Dratch: It kind of jump-starts your system, doing something you don't usually do, like taking a trapeze lesson. Though the trapeze lesson is something you can try, I'll pass!

Poehler: Human connection is the only way we will win in our eventual war with the robots.

What to Bring

Rudolph: Wine, wine and wine or wine, a bathing suit and Benadryl, in case of a black widow bite.

Poehler: Pillows. Food. History. Trust. Boundaries.

Spivey: Songs for a dance party.

Watch: 'Wine Country' Secret to Friendship


What to Do

Dratch: Something you wouldn't normally do at home, like a weird spa treatment or a tarot card reading.

How It's Different From a Romantic Getaway

Rudolph: Less sex.

Gasteyer: No worrying about acid reflux at bedtime.

"...the reality is that age is a privilege, and we are ultimately much better experts on ourselves, and the world, than we ever knew we could be."

– Ana Gasteyer

If 50 is the new 40 and age is an attitude, why do women fear getting older?

Rudolph: I'm guessing mortality?

Poehler: Because society is obsessed with making us feel bad about getting older, and every once in a while, it wears us down.

Dratch: Once you hit 50 you realize your time is even more precious. Cue Debbie Downer trombone!

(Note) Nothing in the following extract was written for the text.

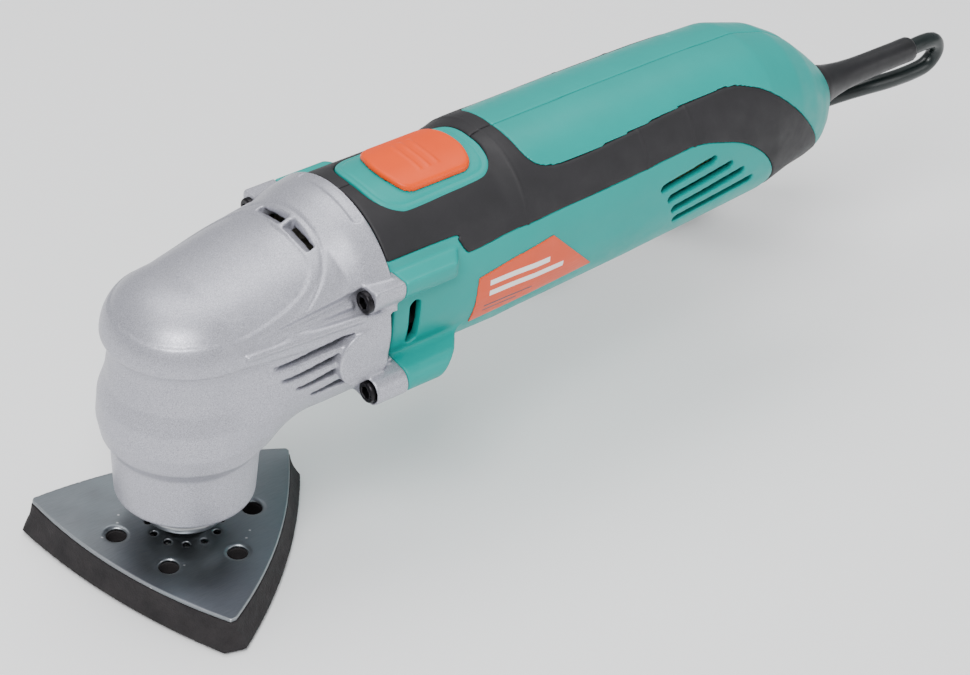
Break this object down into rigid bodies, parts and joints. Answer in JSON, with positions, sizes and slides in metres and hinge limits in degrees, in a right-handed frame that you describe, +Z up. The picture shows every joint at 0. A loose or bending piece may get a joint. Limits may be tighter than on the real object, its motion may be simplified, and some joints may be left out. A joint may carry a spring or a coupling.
{
  "type": "oscillating multi tool",
  "caption": "Mains oscillating multi tool: barrel body with slide switch, die-cast angle head, delta sanding pad on a steel plate, and cord with plug.",
  "frame": {"origin": "on the spindle axis, at the sanding face under the pad", "axes": "+Z up along the spindle, +X along the motor axis towards the cord, +Y to the far side of the tool"},
  "size_m": [0.3698, 0.1608, 0.1198],
  "materials": {
    "painted_casting": "satin silver paint with fine metallic grain",
    "housing_shell": "fine moulded texture, teal",
    "soft_grip": "matt soft overmould",
    "slider_plastic": "satin orange",
    "label_plate": "smooth orange",
    "black_screws": "black oxide",
    "bright_steel": "ground",
    "plate_steel": "zinc plated, brushed",
    "pad_foam": "closed-cell foam",
    "hook_layer": "fine hooks",
    "felt": "pressed felt",
    "laminations": "varnished sheet stack",
    "copper_wire": "enamelled copper",
    "brass_parts": "stamped",
    "plug_pin_metal": "nickel plated",
    "carbon": "pressed carbon",
    "dark_plastic": "moulded",
    "flange_alloy": "raw die casting",
    "cord_rubber": "satin black rubber",
    "tie_plastic": "thin strap",
    "plug_rubber": "moulded rubber"
  },
  "bodies": {
    "tool_body": {"gear_head": "painted_casting", "flange_screws": "black_screws", "dust_seal": "felt", "retaining_ring": "bright_steel", "lower_outer_ring": "bright_steel", "upper_outer_ring": "bright_steel", "spindle_bearing_balls": "bright_steel", "bearing_plate": "flange_alloy", "front_outer_ring": "bright_steel", "rear_outer_ring": "bright_steel", "motor_bearing_balls": "bright_steel", "rear_bearing_cup": "cord_rubber", "stator_core": "laminations", "field_coils": "copper_wire", "brush_holders": "brass_parts", "carbon_brushes": "carbon", "brush_springs": "brass_parts", "fan_baffle": "dark_plastic", "left_housing": "housing_shell", "right_housing": "housing_shell", "left_grip": "soft_grip", "right_grip": "soft_grip", "switch_surround": "housing_shell", "power_switch": "dark_plastic", "rating_label": "label_plate", "housing_screws": "bright_steel", "capacitor": "dark_plastic", "terminal_leads": "cord_rubber", "cord_clamp": "dark_plastic", "cord_clamp_screws": "bright_steel", "cord_guard": "cord_rubber", "inner_cord": "cord_rubber", "supply_cord": "cord_rubber", "plug_cord": "cord_rubber", "cord_hank": "cord_rubber", "cord_tie": "tie_plastic", "plug_body": "plug_rubber", "plug_pins": "plug_pin_metal"},
    "spindle_group": {"spindle": "bright_steel", "swing_fork": "bright_steel", "tool_collar": "bright_steel", "clamp_screw": "bright_steel", "clamp_washer": "bright_steel", "pad_plate": "plate_steel", "foam_pad": "pad_foam", "hook_sheet": "hook_layer", "lower_inner_ring": "bright_steel", "upper_inner_ring": "bright_steel"},
    "armature": {"motor_shaft": "bright_steel", "eccentric_bearing": "bright_steel", "armature_core": "laminations", "armature_windings": "copper_wire", "commutator": "copper_wire", "cooling_fan": "dark_plastic", "front_inner_ring": "bright_steel", "rear_inner_ring": "bright_steel"},
    "slide_switch": {"switch_slider": "slider_plastic", "switch_rod": "dark_plastic"}
  },
  "joints": [
    {"name": "spindle_oscillation", "type": "hinge", "parent": "tool_body", "child": "spindle_group", "pos_m": [0, 0, 0.05], "axis": [0, 0, 1], "range_deg": [-1.6, 1.6]},
    {"name": "armature_spin", "type": "hinge", "parent": "tool_body", "child": "armature", "pos_m": [0.1, 0, 0.085], "axis": [1, 0, 0], "continuous": true},
    {"name": "switch_slide", "type": "slide", "parent": "tool_body", "child": "slide_switch", "axis": [-1, 0, 0], "range_m": [0, 0.008]}
  ]
}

Gasteyer: Growing older is incredible. You get to set your rules and boundaries, say no with more confidence, and check in with your inner wisdom. The hard part is that it becomes more obvious that it is all ultimately up to you: your mistakes, your victories. And sometimes we want to abdicate those responsibilities -— have a parent in the room, a boss, someone who knows better than we do. But the reality is that age is a privilege, and we are ultimately much better experts on ourselves, and the world, than we ever knew we could be.

Watch: How ‘Wine Country’ Stars Are Better With Age


If we're eternally young, what is a legitimate reason for a midlife crisis?

Gasteyer: Midlife crises occur as a result of taking stock and assessing if one has set oneself up for a meaningful back half. Understandable if you've married a prick or you truly hate your career. But aging with gratitude and grace sets a wonderful model for our kids. My dad started an entirely new career in his 60s, and it's a great example. I don't want my daughter to feel like it's all over at 50. I love being my age, and I want her to know that I'll keep growing up, too!

Dratch: A lot of people I know seemed to care less about their careers when they hit midlife; they spent their 20s, 30s and 40s trying to achieve a goal. Once they reached it, or even if they didn't, they seemed to put more emphasis on family, relationships, spirituality.

Poehler: Get over yourself and live your one life as boldly and beautifully as you can.